De detrás de las vallas aparecieron varios de los afectados por el incendio, encabezados por el conserje del edificio. Mientras ellos avanzaban en fila, Catalá se adelantaba un paso para que la pudieran saludar. Estrechó la mano de Julián y le cogió por los hombros para girarlo hacia Carlos Mazón y Alberto Núñez Feijóo, plantado protocolariamente en la primera fila de autoridades. Pero no acabó ahí la manipulación partidista. Catalá agasajó a su presidente hasta el punto de organizarle una comparecencia ante los medios de comunicación con recursos municipales que, posteriormente, retiraría para que nadie más los pudiera utilizar. No se sabe en calidad de qué intervino Feijóo, pero sí que se vivieron momentos de absoluto bochorno.
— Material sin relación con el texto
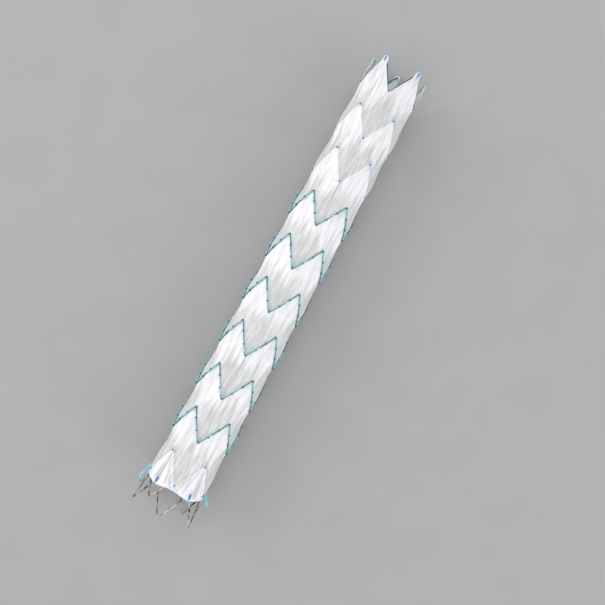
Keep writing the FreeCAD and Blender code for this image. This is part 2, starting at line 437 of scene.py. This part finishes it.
def metal_material(name, dark, light, roughness, scratch, detail=4.0):
    """Drawn metal with fine marks: scratch is their scale. They make it duller and shinier by turns."""
    shiniest = 0.7
    dullest = 1.4
    metal = Shader(name, roughness, metallic=1.0)
    marks = metal.noise(metal.place, scratch, detail, rough=0.6)
    metal.colored(marks, [(0.4, dark), (0.6, light)])
    rough = metal.node("ShaderNodeMapRange")
    rough.inputs["To Min"].default_value = roughness * shiniest
    rough.inputs["To Max"].default_value = roughness * dullest
    metal.link(marks, rough.inputs["Value"])
    metal.link(rough.outputs["Result"], metal.surface.inputs["Roughness"])
    metal.bump(marks, strength=0.25, distance=0.00003)
    return metal.material


def floor_material():
    """A matt grey that is all but even."""
    darker = (0.395, 0.395, 0.395)
    lighter = (0.405, 0.405, 0.405)
    floor = Shader("plain_floor", roughness=0.9)
    floor.number("Specular IOR Level", 0.1)
    grain = floor.noise(floor.place, scale=40.0, detail=2.0, rough=0.5)
    floor.colored(grain, [(0.4, darker), (0.6, lighter)])
    return floor.material


cloth_white = cloth_material()
teal_thread = thread_material("teal_thread", (0.12, 0.62, 0.68), (0.38, 0.86, 0.92))
teal_knot = thread_material("teal_knot", (0.0, 0.16, 0.20), (0.005, 0.31, 0.36))
teal_wrap = thread_material("teal_wrap", (0.09, 0.53, 0.56), (0.26, 0.75, 0.76))
pale_thread = thread_material("pale_teal_thread", (0.30, 0.62, 0.62), (0.52, 0.80, 0.79))
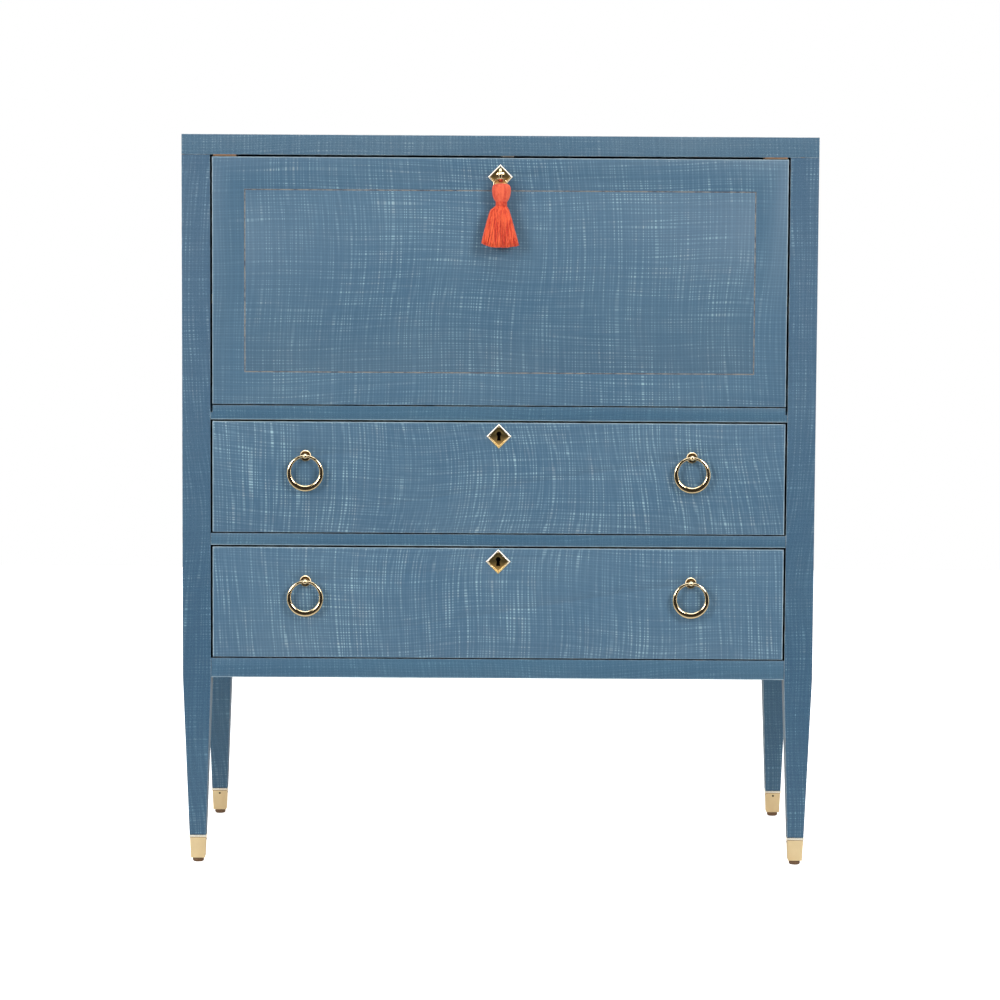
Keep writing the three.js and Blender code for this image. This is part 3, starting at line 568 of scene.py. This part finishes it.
def shade_by_angle(degrees):
    """A node group that shades a mesh smooth except at edges sharper than an angle."""
    tree = bpy.data.node_groups.new(f"smooth_by_{degrees}", "GeometryNodeTree")
    tree.interface.new_socket("Geometry", in_out="INPUT", socket_type="NodeSocketGeometry")
    tree.interface.new_socket("Geometry", in_out="OUTPUT", socket_type="NodeSocketGeometry")
    make = tree.nodes.new
    start, end = make("NodeGroupInput"), make("NodeGroupOutput")
    angle, sharp = make("GeometryNodeInputMeshEdgeAngle"), make("FunctionNodeCompare")
    edges, faces = make("GeometryNodeSetShadeSmooth"), make("GeometryNodeSetShadeSmooth")
    sharp.operation = "GREATER_THAN"
    sharp.inputs["B"].default_value = math.radians(degrees)
    edges.domain = "EDGE"
    edges.inputs["Shade Smooth"].default_value = False
    link = tree.links.new
    link(start.outputs[0], faces.inputs["Geometry"])
    link(faces.outputs[0], edges.inputs["Geometry"])
    link(angle.outputs["Unsigned Angle"], sharp.inputs["A"])
    link(sharp.outputs[0], edges.inputs["Selection"])
    link(edges.outputs[0], end.inputs[0])
    return tree


CRISP = shade_by_angle(32)
SHAPED = shade_by_angle(50)  # for the key, whose curves meet at softer corners
ROUNDED = shade_by_angle(75)  # for rings of few sides, which have no true corners
FRONT_BEVEL = 0.15 * MM


def dress(node, material, bevel=0.0, edge=None, smoothing=CRISP):
    """Gives a CAD node its material, softened edges and smooth shading."""
    piece = nodes[node]
    piece.data.materials.clear()
    piece.data.materials.append(material)
    weld = piece.modifiers.new("weld", "WELD")
    weld.merge_threshold = 0.001 * MM
    if bevel:
        softened = piece.modifiers.new("softened_edges", "BEVEL")
        softened.width = bevel
        softened.segments = 2
        softened.limit_method = "ANGLE"
        softened.angle_limit = math.radians(40)
        softened.use_clamp_overlap = True
        if edge:
            piece.data.materials.append(edge)
            softened.material = 1
    piece.modifiers.new("smooth_by_angle", "NODES").node_group = smoothing


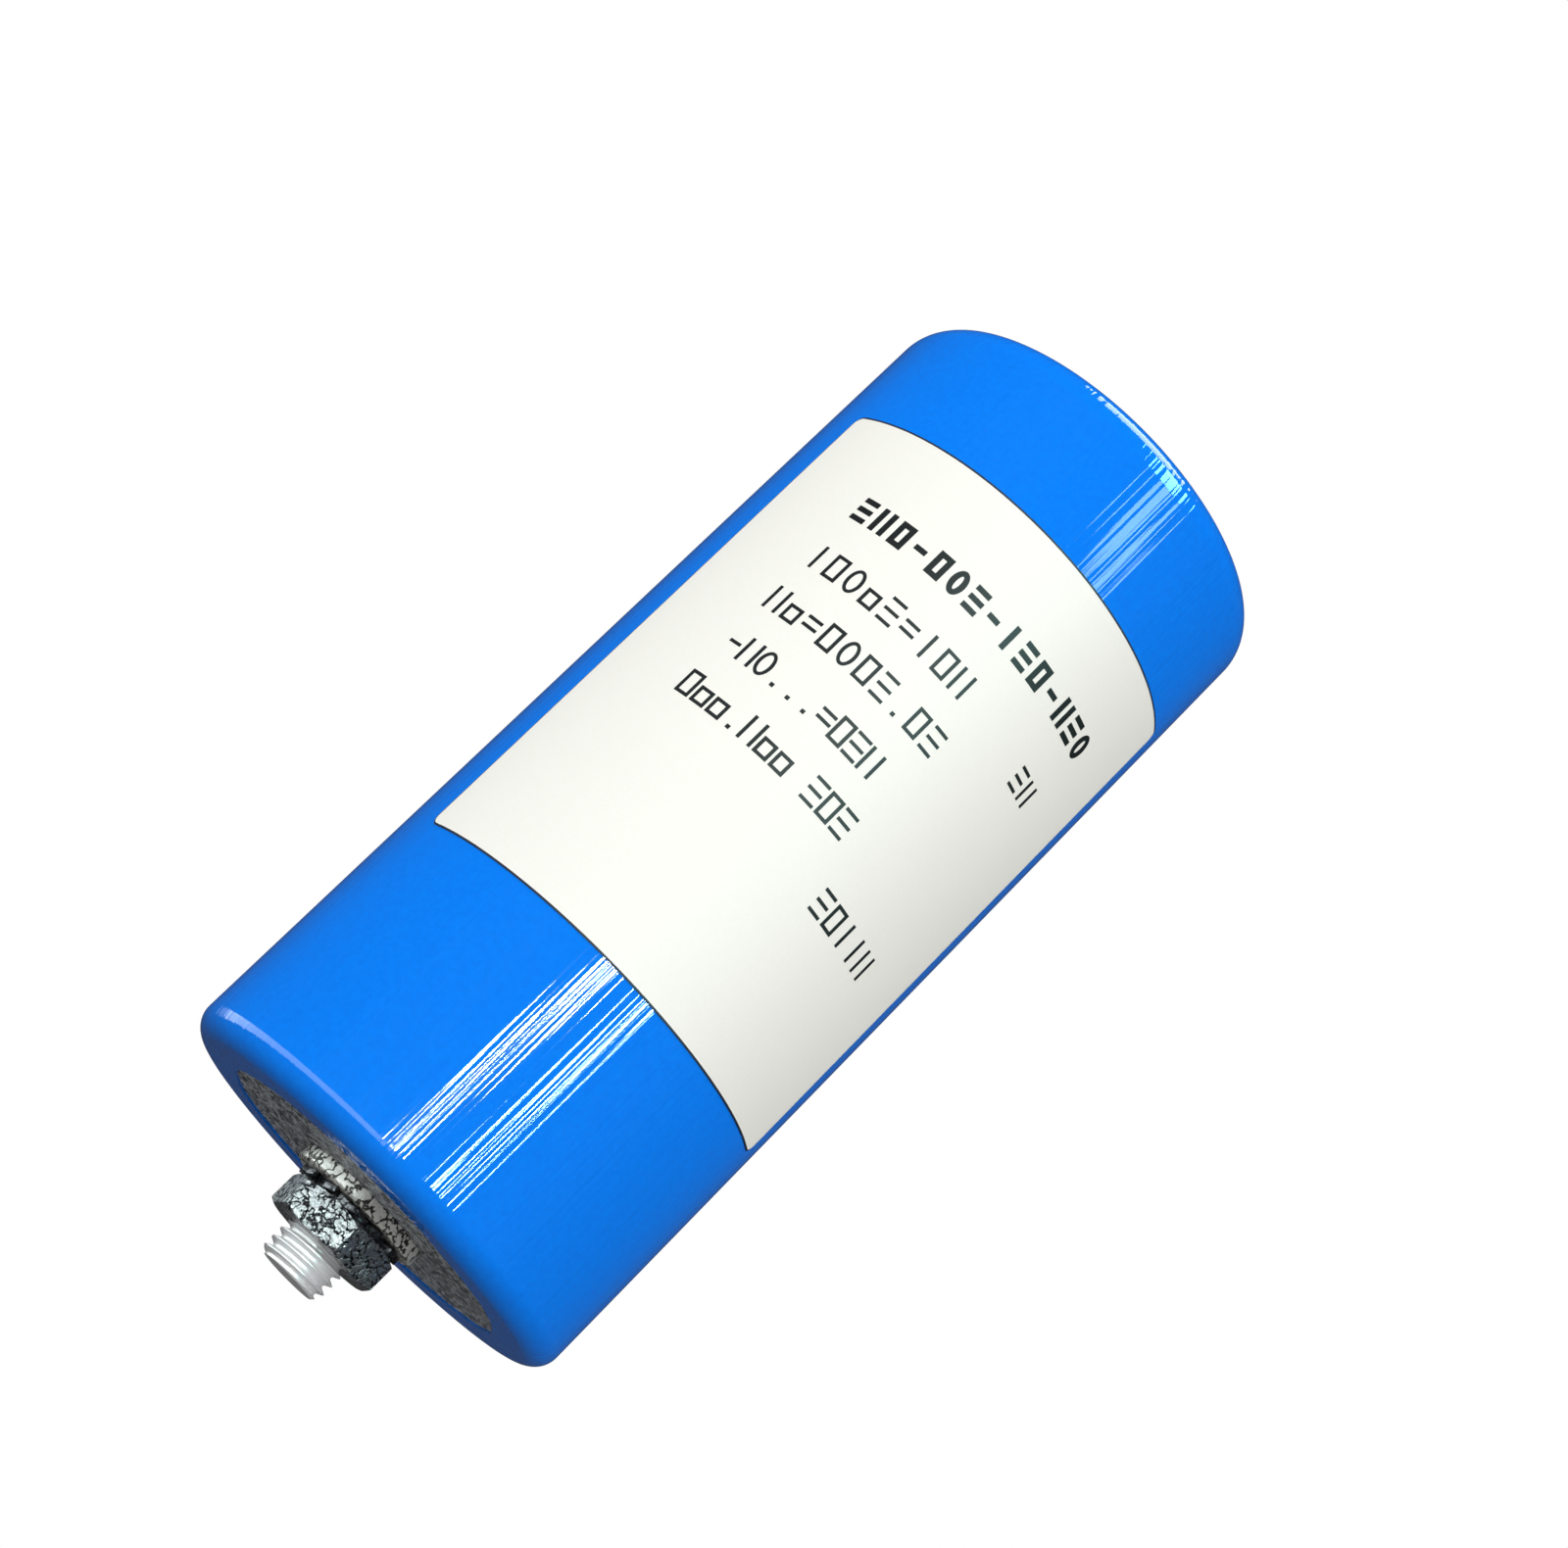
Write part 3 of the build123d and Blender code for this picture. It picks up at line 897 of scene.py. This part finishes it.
def make_lid(finish):
    """The moulded lid: a ledge held by the rolled rim, a deck, two bosses and a rib between them."""
    ledge = can_radius - can_wall - lid_clearance
    deck = mouth_radius - lid_clearance
    rim_width = 1.2
    deck_top = case_top - deck_depth
    recess = deck_top - deck_recess
    sunk_in_deck = deck_top - 3
    lid = turned(
        "moulded_lid",
        [
            (0, lid_low.z),
            (ledge, lid_low.z),
            (ledge, lid_ledge_height),
            (deck, lid_ledge_height),
            (deck, deck_top),
            (deck - rim_width, deck_top),
            (deck - rim_width - 0.4, recess),
            (0, recess),
        ],
    )
    for side in (-1, 1):
        boss = turned(
            "boss",
            [
                (0, sunk_in_deck),
                (boss_radius + 0.5, sunk_in_deck),
                (boss_radius + 0.2, recess),
                (boss_radius - 0.25, boss_top - 0.4),
                (boss_radius - 0.65, boss_top),
                (0, boss_top),
            ],
            steps=96,
        )
        cut_with(lid, moved(boss, x=side * post_offset), "UNION")
    rib_middle = (0, 0, (sunk_in_deck + lid_high.z) / 2 * MM)
    bpy.ops.object.select_all(action="DESELECT")
    bpy.ops.mesh.primitive_cube_add(size=MM, location=rib_middle)
    rib = bpy.context.object
    rib.scale = (lid_rib_thickness, lid_rib_length, lid_high.z - sunk_in_deck)
    bpy.ops.object.transform_apply(location=True, rotation=True, scale=True)
    start_editing(rib)
    bpy.ops.mesh.bevel(offset=lid_rib_rounding * MM, segments=3, affect="EDGES")
    stop_editing()
    cut_with(lid, rib, "UNION")
    for side in (-1, 1):
        hole = turned(
            "post_hole",
            [
                (0, lid_low.z - 1),
                (post_shank_radius, lid_low.z - 1),
                (post_shank_radius, boss_top + 1),
                (0, boss_top + 1),
            ],
            steps=96,
        )
        cut_with(lid, moved(hole, x=side * post_offset), "DIFFERENCE")
    finish_piece(lid, finish, "lid_plastic", "terminal_plate")


def make_post(name, node, centre, finish):
    """One terminal: a foot under the lid, a shank, and a round head with a threaded blind hole."""
    edge = 0.5
    under_edge = 0.2
    first_groove = 1.2
    foot_top = post_low.z + post_foot_thickness
    shank = post_shank_radius - 0.02
    groove_depth = 0.6 * post_thread_pitch
    bore = post_thread_radius - groove_depth
    bottom = post_high.z - post_thread_depth
    thread = []
    for number in range(int(post_thread_depth / post_thread_pitch) - 1):
        height = post_high.z - first_groove - number * post_thread_pitch
        thread.append((post_thread_radius, height))
        thread.append((bore, height - post_thread_pitch / 2))
    post = turned(
        name,
        [
            (0, post_low.z),
            (post_foot_radius, post_low.z),
            (post_foot_radius, foot_top),
            (shank, foot_top),
            (shank, boss_top),
            (post_head_radius - under_edge, boss_top),
            (post_head_radius, boss_top + under_edge),
            (post_head_radius, post_high.z - edge),
            (post_head_radius - edge, post_high.z),
            (post_thread_radius + 0.6, post_high.z),
            *thread,
            (bore, bottom + 0.8),
            (0, bottom),
        ],
        steps=128,
    )
    moved(post, x=centre)
    finish_piece(post, finish, "terminal_brass", node)


def paint_nodes(finish, *nodes):
    """Give nodes of the frame that keep their own shape a finish."""
    for node in nodes:
        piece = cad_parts[node]
        piece.data.materials.clear()
        piece.data.materials.append(finish)


# ---- Studio ----------------------------------------------------------------------------------
def white_for_viewer(tree, lit_shader):
    """Show white to the camera and in gloss, and keep the lit surface for all other light."""
    nodes, links = tree.nodes, tree.links
    path = nodes.new("ShaderNodeLightPath")
    seen = nodes.new("ShaderNodeMath")
    seen.operation = "MAXIMUM"
    links.new(path.outputs["Is Camera Ray"], seen.inputs[0])
    links.new(path.outputs["Is Glossy Ray"], seen.inputs[1])
    seen_or_through = nodes.new("ShaderNodeMath")
    seen_or_through.operation = "MAXIMUM"
    links.new(seen.outputs[0], seen_or_through.inputs[0])
    links.new(path.outputs["Is Transmission Ray"], seen_or_through.inputs[1])
    white = nodes.new("ShaderNodeEmission")
    mix = nodes.new("ShaderNodeMixShader")
    links.new(seen_or_through.outputs[0], mix.inputs[0])
    links.new(lit_shader.outputs[0], mix.inputs[1])
    links.new(white.outputs[0], mix.inputs[2])
    return mix


def make_floor():
    bpy.ops.object.select_all(action="DESELECT")
    bpy.ops.mesh.primitive_plane_add(size=8, location=(0, 0, -0.6))
    floor = bpy.context.object
    floor.name = "studio_floor"
    material = bpy.data.materials.new("pale_floor")
    material.use_nodes = True
    tree = material.node_tree
    paint = tree.nodes["Principled BSDF"]
    paint.inputs["Base Color"].default_value = (0.35, 0.35, 0.35, 1)
    paint.inputs["Roughness"].default_value = 0.9
    mix = white_for_viewer(tree, paint)
    tree.links.new(mix.outputs[0], tree.nodes["Material Output"].inputs["Surface"])
    floor.data.materials.append(material)


def make_world():
    world = bpy.data.worlds.new("studio")
    bpy.context.scene.world = world
    world.use_nodes = True
    tree = world.node_tree
    tree.nodes["Background"].inputs["Color"].default_value = (1, 1, 1, 1)
    tree.nodes["Background"].inputs["Strength"].default_value = 0.55
    mix = white_for_viewer(tree, tree.nodes["Background"])
    tree.links.new(mix.outputs[0], tree.nodes["World Output"].inputs["Surface"])


def make_lamp(name, place, aim, width, height, power, long_way=(0, 0, 1)):
    """An area lamp, sizes in metres, whose height runs along long_way."""
    data = bpy.data.lights.new(name, "AREA")
    data.shape = "RECTANGLE"
    data.size = width
    data.size_y = height
    data.energy = power
    lamp = bpy.data.objects.new(name, data)
    bpy.context.scene.collection.objects.link(lamp)
    back = (Vector(place) - Vector(aim)).normalized()
    side = Vector(long_way).cross(back).normalized()
    up = back.cross(side)
    turn = Matrix((side, up, back)).transposed().to_4x4()
    lamp.matrix_world = Matrix.Translation(place) @ turn
    return lamp


def mirror_spot(turn, height, tilt):
    """Where a lamp stands to shine in the sleeve's gloss at a turn from -Y and a height.

    A tilt in degrees, other than 0, picks a point up on the rolled rim in place of a height.
    """
    turn, tilt = math.radians(turn), math.radians(tilt)
    level = Vector((math.sin(turn), -math.cos(turn), 0))
    outward = Vector((level.x * math.cos(tilt), level.y * math.cos(tilt), math.sin(tilt)))
    point = outward * case_radius
    point.z = height
    if tilt:
        point = level * rim_edge_middle + Vector((0, 0, shoulder)) + outward * rim_edge_radius
    point *= MM
    sight = (point - Vector(camera_place)).normalized()
    return point + sight.reflect(outward) * lamp_reach


def make_strip(name, start, end, width, radiance, tint):
    """A strip lamp between two spots that only gloss sees, turned to the front of the case."""
    along = end - start
    middle = (start + end) / 2
    back = middle - front_of_case
    back -= along * (back.dot(along) / along.length_squared)
    power = radiance * math.pi * width * along.length
    strip = make_lamp(name, middle, middle - back, width, along.length, power, along)
    strip.data.color = tint
    strip.visible_diffuse = False


def make_dark_tent():
    """Dark cloth all round the studio that only gloss sees, so the sleeve keeps its colour."""
    bpy.ops.object.select_all(action="DESELECT")
    bpy.ops.mesh.primitive_cylinder_add(vertices=48, radius=1.8, depth=2.3, location=(0, 0, 0.6))
    tent = bpy.context.object
    tent.name = "dark_tent"
    material = bpy.data.materials.new("dark_cloth")
    material.use_nodes = True
    paint = material.node_tree.nodes["Principled BSDF"]
    paint.inputs["Base Color"].default_value = (0.07, 0.07, 0.075, 1)
    paint.inputs["Roughness"].default_value = 1.0
    tent.data.materials.append(material)
    show_to_gloss_only(tent)


def make_low_reflector():
    """A white band, low on the left, for the nut, the washers and the edge of the base."""
    first, last = math.radians(-132), math.radians(-8)
    low, high = -0.10, 0.070
    bpy.ops.object.select_all(action="DESELECT")
    bpy.ops.mesh.primitive_cylinder_add(
        vertices=72,
        radius=0.60,
        depth=high - low,
        location=(0, 0, (low + high) / 2),
        end_fill_type="NOTHING",
    )
    band = bpy.context.object
    band.name = "low_reflector"
    start_editing(band)
    bpy.ops.mesh.select_all(action="DESELECT")
    stop_editing()
    for face in band.data.polygons:
        turn = math.atan2(face.center.x, -face.center.y)
        face.select = not first < turn < last
    bpy.ops.object.mode_set(mode="EDIT")
    bpy.ops.mesh.select_mode(type="FACE")
    bpy.ops.mesh.delete(type="FACE")
    stop_editing()
    material = bpy.data.materials.new("lit_card")
    material.use_nodes = True
    paint = material.node_tree.nodes["Principled BSDF"]
    paint.inputs["Base Color"].default_value = (0, 0, 0, 1)
    paint.inputs["Emission Color"].default_value = (*cool_white, 1)
    paint.inputs["Emission Strength"].default_value = 3
    band.data.materials.append(material)
    show_to_gloss_only(band)


def show_to_gloss_only(piece):
    piece.visible_camera = False
    piece.visible_shadow = False
    piece.visible_diffuse = False
    piece.visible_transmission = False


def make_camera(place, aim, roll, lens):
    """A camera turned about its own line of sight by roll degrees."""
    data = bpy.data.cameras.new("camera")
    data.lens = lens
    data.sensor_width = 36
    data.clip_start = 0.01
    data.clip_end = 50
    camera = bpy.data.objects.new("camera", data)
    bpy.context.scene.collection.objects.link(camera)
    level = (Vector(aim) - Vector(place)).to_track_quat("-Z", "Y").to_matrix()
    turn = level @ Matrix.Rotation(math.radians(roll), 3, "Z")
    camera.matrix_world = Matrix.Translation(place) @ turn.to_4x4()
    bpy.context.scene.camera = camera


make_sleeve(shrink_sleeve())
make_can(drawn_aluminium(), turned_stud_metal())
warm_seam, warm_spangle = (0.05, 0.045, 0.04, 1), (0.97, 0.95, 0.88, 1)
grey_seam, grey_spangle = (0.03, 0.03, 0.035, 1), (0.72, 0.73, 0.74, 1)
dull_spangle = (0.2, 0.2, 0.21, 1)
make_flat_washer(plated_steel("washer_plating", 0.4, warm_seam, warm_spangle, 0.1, seam=0.07))
make_toothed_washer(plated_steel("spring_steel", 1.0, grey_seam, dull_spangle, 0.1))
make_nut(plated_steel("nut_plating", 1.0, grey_seam, grey_spangle, 0.45))
make_label(label_paper())
make_print(printing_ink())
make_lid(moulded_black())
tinned = tinned_brass()
make_post("right_post", "positive_terminal", post_offset, tinned)
make_post("left_post", "negative_terminal", -post_offset, tinned)

paint_nodes(gasket_rubber(), "lid_gasket")
paint_nodes(pressboard(), "base_insulator", "wall_insulator")
paint_nodes(rolled_film(), "lower_winding", "upper_winding")
paint_nodes(core_tube_plastic(), "lower_core", "upper_core")
paint_nodes(
    sprayed_zinc(), "lower_bottom_spray", "lower_top_spray", "upper_bottom_spray", "upper_top_spray"
)
paint_nodes(rolled_copper(), "middle_plate", "positive_strip", "negative_strip")
paint_nodes(potting_resin(), "resin")

make_floor()
make_world()

# Places in the studio are in metres.
camera_place = (0, -0.4974, -0.0552)
camera_aim = (-0.0015, 0, 0.0964)
camera_roll = 45.5
camera_lens = 73.5
middle_of_case = (0, 0, 0.08)
front_of_case = Vector((0, -case_radius, 80)) * MM
cool_white = (0.88, 1.0, 1.0)
faint_cyan = (0.84, 1.0, 0.96)
pale_cyan = (0.6, 1.0, 0.95)
sky_cyan = (0.4, 1.0, 0.95)
make_dark_tent()
make_low_reflector()
for name, place, size, power in (
    ("key", (-0.75, -0.95, 0.45), 0.9, 11),
    ("fill", (0.9, -0.6, 0.3), 0.8, 4.8),
):
    lamp = make_lamp(name, place, middle_of_case, size, size, power)
    lamp.visible_glossy = False

# Each strip: its two ends, as turn, height and tilt of the spot that mirrors it, its width, its
# radiance and its tint.
lamp_reach = 0.75
for name, first_end, second_end, width, radiance, tint in (
    ("white_strip", (-5.1, -6, 0), (4.5, 70, 0), 0.022, 140, faint_cyan),
    ("second_strip", (9.2, -6, 0), (14.8, 70, 0), 0.028, 65, pale_cyan),
    ("far_strip", (15, 140, 0), (16, 168, 0), 0.18, 9, pale_cyan),
    ("rim_strip", (13, 0, 2), (13, 0, 24), 0.16, 20, sky_cyan),
):
    ends = [mirror_spot(*spot) for spot in (first_end, second_end)]
    make_strip(name, *ends, width, radiance, tint)
make_strip("top_light", Vector((0, -0.25, 1.2)), Vector((0, 0.25, 1.2)), 0.5, 7, cool_white)
make_camera(camera_place, camera_aim, camera_roll, camera_lens)
bpy.context.scene.view_settings.view_transform = "Standard"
Espero, de verdad, que no se repitan estas situaciones porque las víctimas no merecen que les den la espalda cuando se apague el foco mediático. Y hablando del olvido… El incendio de Campanar sobrecogió a una sociedad que no sufría una tragedia desde el accidente de metro del 3 de julio de 2006, donde fallecieron 43 personas y otras 47 resultaron heridas. Un hecho que forma parte de una manera vergonzosa de nuestra historia por el tratamiento informativo, por el trato institucional a las víctimas y por el aletargamiento de una sociedad a la que le costó mucho reaccionar ante la injusticia. Las víctimas tuvieron que salir en un programa de televisión para dejar de estar solas cada día 3. Que no vuelva el olvido, por favor.